Etymologically, Spirit derives from a PIE root ‘to breathe’. Anyone who has been close to someone as they die peacefully can see this connection. The breath slowly, slowly disappears as life-giving Spirit drops away.
Many other words have an association with breathing animals, even in esoteric traditions. For instance, Atman, “the real immortal self of human beings, known in the West as the soul”, derives from Sanskrit ātman ‘breath, spirit; soul, essence, self’. Similarly, in Sanskrit, prāna ‘the cosmic energy that penetrates and maintains the body’, emerging from Ākāsha ‘Æther’, means ‘breath, vital life’, from verbal root prā ‘to fill’, from PIE base *pelə-¹; ‘to fill’. Again, qi (ch’i), a central concept in Taoism and Chinese medicine, denotes “the vital energy, the life force, the cosmic spirit that pervades and enlivens all things”, literally ‘air, breath, gas’.
We see similar relationships between breath, life, soul, and spirit in other languages. For instance, animate derives from the Latin animalis ‘having a soul’, from anima ‘breath, soul’, which, of course, is the root of animal. These words are related to the Swedish anda ‘breath, spirit’ and ande ‘spirit, soul’, cognate with aniti ‘breathe’ in Sanskri, from PIE base *anə- ‘to breathe’.
We can also see these etymological relationships in words in the Bible.

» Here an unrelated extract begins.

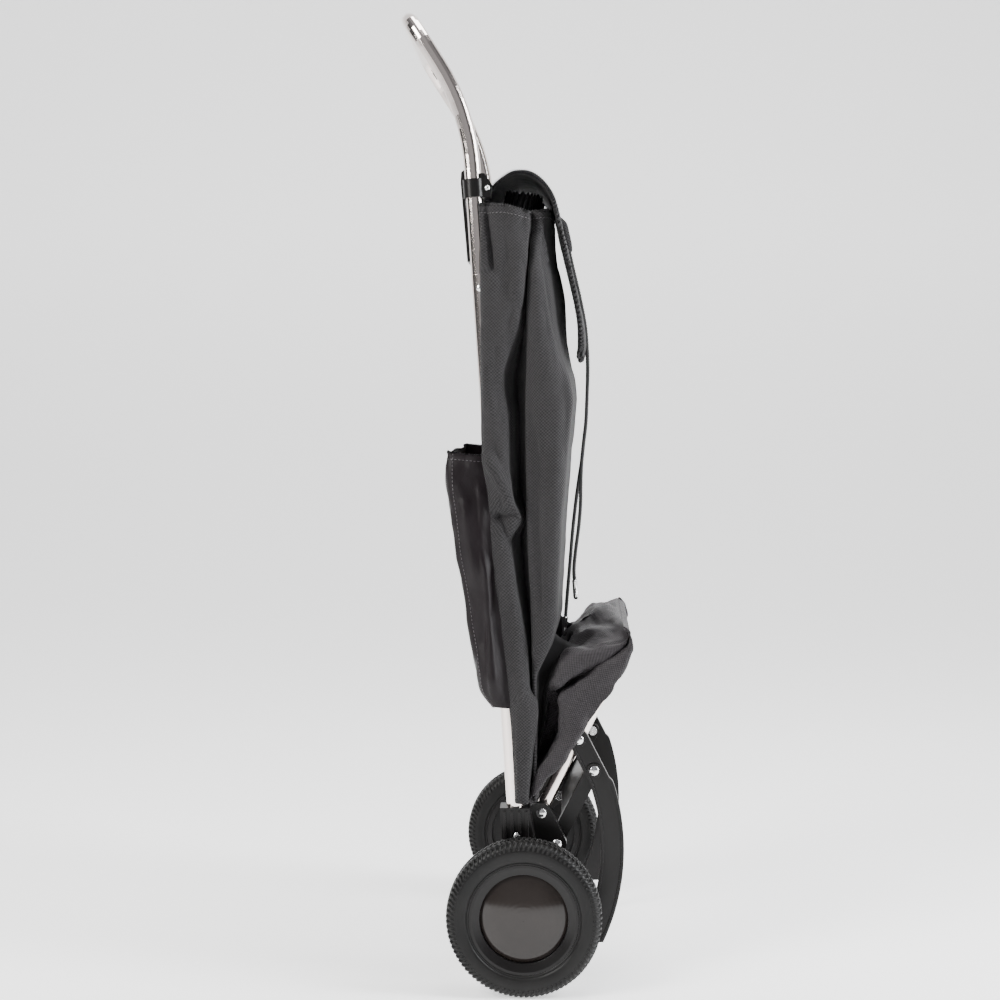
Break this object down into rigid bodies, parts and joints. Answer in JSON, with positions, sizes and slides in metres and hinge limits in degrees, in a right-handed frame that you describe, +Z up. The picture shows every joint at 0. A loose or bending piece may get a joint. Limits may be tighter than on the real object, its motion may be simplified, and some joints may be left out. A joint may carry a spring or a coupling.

For instance, in the Old Testament, the Hebrew words nephesh or nepeš ‘breath; life, life force, soul’ and rûah ‘breath, wind; spirit, mind, heart’ are translated as ‘soul’ and ‘spirit’, respectively. Similarly, in the New Testament, the Greek words psūkhē ‘breath, spirit; life, soul; heart, mind’ and pnuema ‘wind, breath’ are also translated as ‘soul’ and ‘spirit’, respectively. As The Strongest Strong’s Exhaustive Concordance of the Bible tells us, all these words denote ‘the immaterial part of the inner person that can respond to God’.
So the roots of our language clearly indicate that the ancients were well aware of the role that Spirit, arising through the Soul, plays in breathing animals, such as human beings.
As science traditionally excludes Life from consideration, to find Peace by unifying science and spirituality, it is clear that we need to include Spirit in the domain being studied.
Middle English, from Old French espirit, from Latin spīritus ‘breath’, from spīrāre ‘to breathe’, probably from PIE base *peis-² ‘to blow’.